An additional theory behind Beatlemania has been attributed to repressed sexuality. According to Sigmund Freud, the father of psychoanalysis, products of sexual repression include fits, convulsions, tics and neuroses. When the Beatles hit, females responded to their work with unpredicted emotional outbursts. At the time, sex was seen as taboo and full of consequences if performed out of wedlock. Due to the Beatles’ comfortable and sensitive aura, sex became approachable and enjoyable as opposed to horrifying and full of penalties. Pent up energy and hormones surfaced in the form of rebellion and global lust, and challenged the notion that women were to remain pure and domestic. The change in opinion and comfort levels furthered the gap between the old-fashioned, conservative ideology from the new progressive thinking. One fan, Elizabeth Hess, accounted her experiences with feminism, and how the Beatles changed public attitudes on sex:
“My own consciousness snapped into shape in 1964 at a Beatles concert. I still remember melting into a massive crowd of jumping, screaming girls, all thinking and feeling the same lascivious thoughts. It was my generation’s turn to let our libidos go public. I was 12, just beginning to understand that sex was power: my first feminist epiphany. As the ‘60s tore on, the crowd of girls, now women, was still moving together, marching against the war in Vietnam.”
—Elizabeth Hess, “The Women”, Village Voice (November 8, 1994), p.91
Girls previously scared of sex because of promises of tainted reputations, pregnancy, and doomed future relationships became in tune with their natural, misunderstood instincts. Imagining oneself with a member of the band was pure fantasy, a sexual act that could not taint one’s reputation, and made sex as a whole less daunting. The Beatles’ lyrics reassured females that it was OK to shake and flaunt her stuff and that love is not always perfect.

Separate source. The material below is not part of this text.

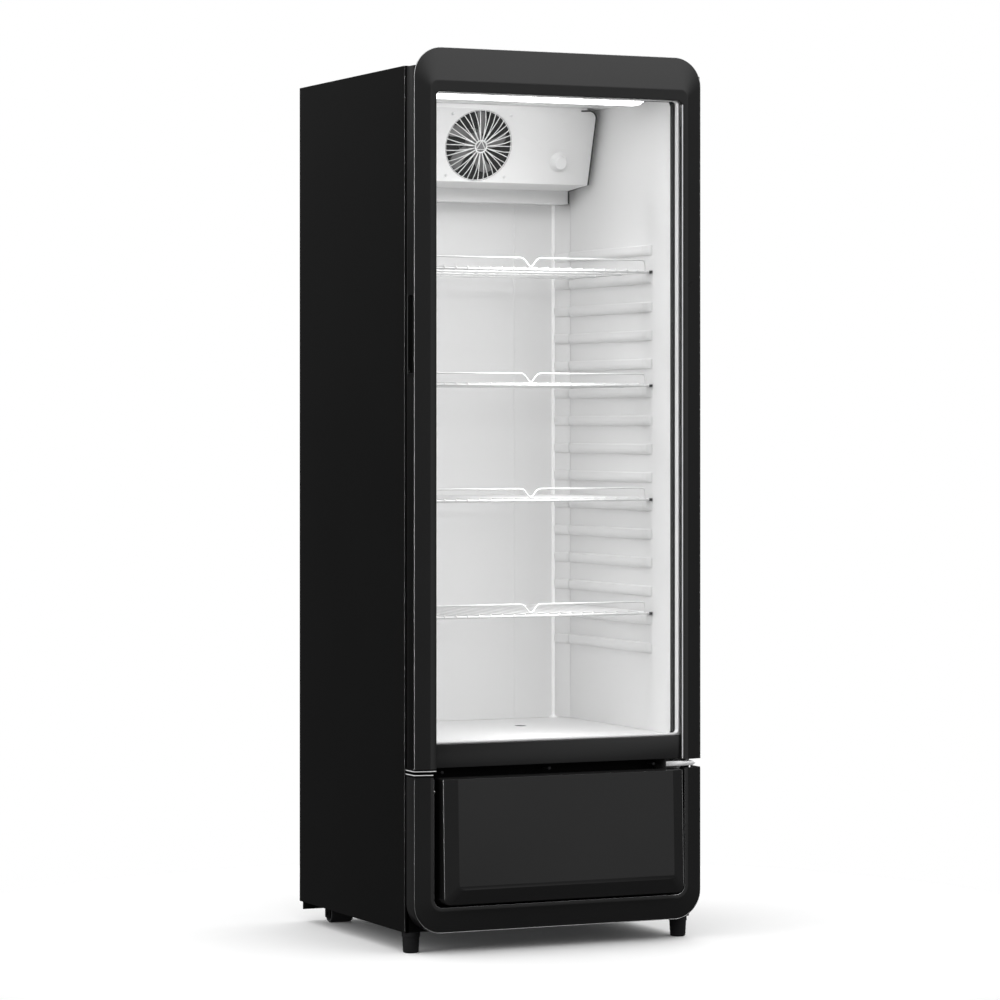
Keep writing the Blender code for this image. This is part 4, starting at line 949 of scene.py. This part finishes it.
# ---- machinery, base and rear ----
def make_machinery():
    """The condenser's tubes, the compressor's seam and terminal box, and two pipes."""
    low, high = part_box("condenser_coil")
    bm = bmesh.new()
    rows = 6
    for row in range(rows):
        z = low.z + 0.030 + row * (high.z - low.z - 0.050) / (rows - 1)
        for y in (low.y + 0.018, high.y - 0.018):
            add_rod(bm, (low.x - 0.004, y, z), (high.x + 0.004, y, z), 0.004, 14)
        for k in range(2):
            x = low.x - 0.004 if k else high.x + 0.004
            bend = math.copysign(1.0, x - (low.x + high.x) / 2)
            centre = (low.y + high.y) / 2
            reach = (high.y - low.y) / 2 - 0.018
            route = [(x + bend * reach * 0.5 * math.cos(a), centre + reach * math.sin(a), z)
                     for a in [math.radians(-90 + 18 * s) for s in range(11)]]
            add_tube(bm, route, 0.004, 12)
    finish_mesh("condenser_tubes", bm, COPPER, "cabinet")

    pot_low, pot_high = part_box("compressor")
    centre = (pot_low + pot_high) / 2
    bm = bmesh.new()
    matrix = Matrix.Translation((centre.x, centre.y, pot_low.z + 0.110))
    add_turned(bm, [(0.0775, -0.003), (0.0800, -0.002), (0.0800, 0.002), (0.0775, 0.003)], matrix, 64)
    finish_mesh("compressor_seam", bm, ENAMEL, "cabinet")
    bm = bmesh.new()
    add_box(bm, (centre.x + 0.070, centre.y - 0.028, pot_low.z + 0.060),
            (centre.x + 0.104, centre.y + 0.028, pot_low.z + 0.105))
    finish_mesh("compressor_terminal_box", bm, DARK, "cabinet", width=0.003, segments=3)
    bm = bmesh.new()
    start = Vector((centre.x - 0.050, centre.y - 0.060, pot_low.z + 0.150))
    route = rounded([start, start + Vector((-0.02, -0.02, 0.05)), (-0.245, start.y - 0.02, start.z + 0.05),
                     (-0.262, at(0.135), 0.300), (-0.262, at(0.110), 0.250)], 0.03, 8)
    add_tube(bm, route, 0.0035, 12)
    start = Vector((centre.x + 0.035, centre.y + 0.040, pot_low.z + 0.168))
    route = rounded([start, start + Vector((0.005, 0.008, 0.055)),
                     (0.235, start.y + 0.012, start.z + 0.058),
                     (0.245, at(0.500), 0.340), (0.245, at(0.505), 0.372)], 0.025, 8)
    add_tube(bm, route, 0.0045, 12)
    finish_mesh("refrigerant_pipes", bm, COPPER, "cabinet", angle=60)


def make_rear():
    """Folded lips under each slot of the rear cover, and the screws round the panels' edges."""
    bm = bmesh.new()
    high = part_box("rear_grille")[1]
    for column in range(3):
        for row in range(8):
            x = -0.240 + 0.165 * column
            z = 0.120 + 0.028 * row
            inner = [(x + 0.002, high.y, z + 0.0105), (x + 0.138, high.y, z + 0.0105),
                     (x + 0.138, high.y + 0.0006, z + 0.0120), (x + 0.002, high.y + 0.0006, z + 0.0120)]
            outer = [(px, high.y + 0.0024, pz - 0.0035) for px, _, pz in inner]
            add_loft(bm, [inner, outer])
    finish_mesh("rear_slot_lips", bm, ENAMEL, "cabinet")
    bm = bmesh.new()
    foot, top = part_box("back_panel")
    for x in (-0.312, 0.312):
        for z in (0.075, 0.200, 0.350):
            add_screw(bm, (x, high.y + 0.0002, z), (0, 1, 0), 0.0040)
        for k in range(6):
            z = 0.410 + k * (top.z - 0.440) / 5
            add_screw(bm, (x, top.y + 0.0002, z), (0, 1, 0), 0.0040)
    for x in (-0.155, 0.0, 0.155):
        add_screw(bm, (x, top.y + 0.0002, top.z - 0.015), (0, 1, 0), 0.0040)
        add_screw(bm, (x, top.y + 0.0002, foot.z + 0.012), (0, 1, 0), 0.0040)
    finish_mesh("rear_panel_screws", bm, ZINC, "cabinet")


def make_feet():
    """Collars and rings round the feet, and the rollers' hub rings."""
    profile = [(0.0182, 0.0325), (0.0189, 0.0330), (0.0189, 0.0415), (0.0182, 0.0419), (0.0060, 0.0419),
               (0.0060, 0.0325)]
    for name in ("left", "right"):
        low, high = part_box(f"levelling_foot_{name}")
        matrix = Matrix.Translation(((low.x + high.x) / 2, (low.y + high.y) / 2, 0.0))
        bm = bmesh.new()
        add_turned(bm, profile, matrix, 48)
        for k in range(3):
            z = 0.006 + 0.0085 * k
            r = 0.0160 + (0.0180 - 0.0160) * z / 0.038
            add_ring(bm, r - 0.002, r + 0.0003, z, z + 0.0012, matrix, 48)
        finish_mesh(f"levelling_foot_{name}_collar", bm, RUBBER, f"{name}_foot")
    for name in ("left", "right"):
        low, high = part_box(f"rear_roller_{name}")
        bm = bmesh.new()
        turn = Matrix.Translation((low + high) / 2) @ Matrix.Rotation(math.pi / 2, 4, "Y")
        half = (high.x - low.x) / 2
        for end in (-half, half):
            z0, z1 = sorted((end, end - math.copysign(0.0015, end)))
            add_ring(bm, 0.0044, 0.0080, z0 - 0.0004, z1 + 0.0004, turn, 36)
            add_ring(bm, 0.0150, 0.0175, z0 - 0.0004, z1 + 0.0004, turn, 48)
        finish_mesh(f"rear_roller_{name}_rings", bm, GREY, f"{name}_roller")


# ---- carried nodes ----
def carry_nodes():
    for name in ("top_panel", "back_panel", "base_frame", "rear_grille"):
        carry(name, ENAMEL)
    # the face frame's own black paint, made darker as painted shade in the slot below the door
    carry("face_frame", BLACK_AND_PAINTED_SHADE)
    for name in ("top_hinge", "roller_bracket_left", "roller_bracket_right"):
        carry(name, ENAMEL, 0.0004)
    carry("compressor", ENAMEL, 0.001)
    carry("condenser_coil", ENAMEL)
    for name in ("door_left_bar", "door_right_bar", "door_top_bar"):
        carry(name, ENAMEL, 0.0006)
    # the pull's own black, made darker as painted shade in its recess
    carry("door_pull", BLACK_AND_PAINTED_SHADE, 0.0004)
    carry("door_bottom_rail", FASCIA, 0.0010, 3)
    carry("door_gasket", RUBBER, 0.0008)
    for name in ("levelling_foot_left", "levelling_foot_right", "rear_roller_left", "rear_roller_right"):
        carry(name, RUBBER, 0.0005)
    carry("power_gland", RUBBER, 0.0004)
    for name in ("liner_left_wall", "liner_right_wall"):
        item = carry(name, LINER, smooth=True)
        shade = item.modifiers.new("soft_ribs", "WEIGHTED_NORMAL")
        shade.weight = 60
    for name in ("liner_back_wall", "liner_floor", "liner_ceiling"):
        carry(name, LINER)
    for name in ("left_corner_post", "right_corner_post", "evaporator_cover", "evaporator_drip_tray"):
        carry(name, LINER, 0.0006)
    carry("foam_insulation", FOAM)
    for name in ("door_glass_outer", "door_glass_inner"):
        carry(name, GLASS)
    carry("door_glass_spacer", SPACER, 0.0004)
    carry("bottom_hinge", SATIN, 0.0005)
    carry("evaporator_coil", FIN)
    for name in ("door_bush_bottom", "door_bush_top", "evaporator_fan_motor", "thermostat_body",
                 "front_carrier", "condenser_fan_motor"):
        carry(name, DARK, 0.0004)
    carry("condensate_tray", GREY, 0.0008)
    carry("base_plate", GALVANISED)
    carry("condenser_fan_shroud", GALVANISED, 0.0005)


# ---- stage ----
def make_camera():
    """The photograph's own viewpoint, found from its straight edges."""
    data = bpy.data.cameras.new("camera")
    camera = placed("camera", data)
    camera.location = (-HALF - CAMERA_LEFT, FACE - CAMERA_AHEAD, CAMERA_HEIGHT)
    camera.rotation_euler = (math.pi / 2, 0.0, -CAMERA_TURN)
    data.sensor_width = 36.0
    data.lens = CAMERA_LENS
    data.shift_y = CAMERA_SHIFT
    data.clip_start = 0.1
    data.clip_end = 200.0
    bpy.context.scene.camera = camera


def area_light(name, place, target, size, power):
    data = bpy.data.lights.new(name, "AREA")
    data.shape = "RECTANGLE"
    data.size, data.size_y = size
    data.energy = power
    lamp = placed(name, data)
    lamp.location = place
    lamp.rotation_euler = (Vector(target) - Vector(place)).to_track_quat("-Z", "Y").to_euler()


def make_floor():
    """A flat pale disc that leaves the black faces free of its reflection."""
    bm = bmesh.new()
    bmesh.ops.create_circle(bm, cap_ends=True, segments=128, radius=FLOOR_RADIUS)
    mesh = bpy.data.meshes.new("floor")
    bm.to_mesh(mesh)
    bm.free()
    floor = placed("floor", mesh)
    floor.visible_glossy = False
    floor.visible_diffuse = False
    floor.visible_shadow = False
    mesh.materials.append(surface("pale_floor", (0.96, 0.96, 0.96), 0.70, specular=0.1, grain=60.0,
                                  relief=0.00002, tint=0.005))


def make_studio():
    """A soft dome: dim near the horizon and bright above, against a plain white background."""
    world = bpy.data.worlds.new("studio")
    bpy.context.scene.world = world
    world.use_nodes = True
    tree = world.node_tree
    link = tree.links.new
    output = tree.nodes["World Output"]
    dome = tree.nodes["Background"]
    place = tree.nodes.new("ShaderNodeTexCoord")
    split = tree.nodes.new("ShaderNodeSeparateXYZ")
    link(place.outputs["Generated"], split.inputs["Vector"])
    height = node(tree, "ShaderNodeMapRange", From_Min=-1.0)
    link(split.outputs["Z"], height.inputs["Value"])
    ramp = tree.nodes.new("ShaderNodeValToRGB")
    stops = ramp.color_ramp.elements
    levels = ((0.0, 0.05), (0.50, 0.06), (0.55, 0.14), (0.59, 0.20), (0.64, 0.75), (0.75, 0.92), (1.0, 1.0))
    for k, (position, level) in enumerate(levels):
        stop = stops[k] if k < 2 else stops.new(position)
        stop.position = position
        stop.color = (level, level, level, 1.0)
    link(height.outputs["Result"], ramp.inputs["Fac"])
    link(ramp.outputs["Color"], dome.inputs["Color"])
    put(dome, Strength=1.35)
    plain = node(tree, "ShaderNodeBackground", Color=(1.0, 1.0, 1.0, 1.0))
    path = tree.nodes.new("ShaderNodeLightPath")
    mix = tree.nodes.new("ShaderNodeMixShader")
    link(path.outputs["Is Camera Ray"], mix.inputs["Fac"])
    link(dome.outputs["Background"], mix.inputs[1])
    link(plain.outputs["Background"], mix.inputs[2])
    link(mix.outputs["Shader"], output.inputs["Surface"])


def make_stage():
    bpy.context.scene.view_settings.view_transform = "Standard"
    make_floor()
    make_studio()
    area_light("high_front", (2.2, -4.6, 3.6), (0.0, -0.3, 1.5), (3.0, 2.0), 38.0)
    area_light("left_strip", (-4.6, -1.2, 1.3), (0.0, 0.0, 1.0), (0.5, 3.2), 60.0)
    area_light("right_card", (1.9, -4.4, 0.55), (0.0, -0.3, 0.4), (2.6, 2.6), 16.0)
    for k, power in enumerate((0.14, 0.28, 0.32, 0.34, 0.37, 0.60)):
        z = 0.54 + 0.232 * k
        area_light(f"cavity_{k}", (0.0, at(0.045), z), (0.0, at(0.245), z - 0.22), (0.22, 0.10), power)


make_camera()
carry_nodes()
make_door_trim()
make_lower_trim()
make_lower_panel()
make_edge_beads()
make_side_panels()
make_corner_ribs()
make_liner_details()
make_light()
make_fan_guard()
make_fan("evaporator_fan_wheel", "evaporator_fan_blade", "evaporator_fan", "evaporator_fan_spin",
         0.022, 0.016, 0.071, 0.024, 5, math.radians(24))
make_fan("condenser_fan_wheel", "condenser_fan_blade", "condenser_fan", "condenser_fan_spin",
         0.024, 0.022, 0.100, 0.055, 5, math.radians(25))
make_thermostat()
SHELF_BODIES = ("upper_shelf", "second_shelf", "third_shelf", "lower_shelf")
for shelf_number, shelf_body in enumerate(SHELF_BODIES, start=1):
    make_shelf(shelf_number, shelf_body)
make_pull()
make_gasket()
make_screws()
make_machinery()
make_rear()
make_feet()
make_stage()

Now nearly 50 years later the Beatles still remain a staple in popular culture. While fans no longer abuse their bodies and taunt their minds with fantasized depictions of the band, interest and enthusiasm in the band’s culture and art is still present, just not to the same fanatic extent. Their art and philosophy has been preserved and adapted, filling in voids left by the sometimes bland state of contemporary culture. Not only have they become legends in their own right, but the tradition of the Beatles will forever be passed down, re-worked and sold in hopes of relating to succeeding generations. Their work reminds people that combining raw power and inventiveness can both challenge and expand life’s social structure, which is not a bad thing. With the adaptation of their art and philosophies in screenplays, performance art and digital media the Beatles have been preserved for all eternity, forever filling in voids left by contemporary blandness.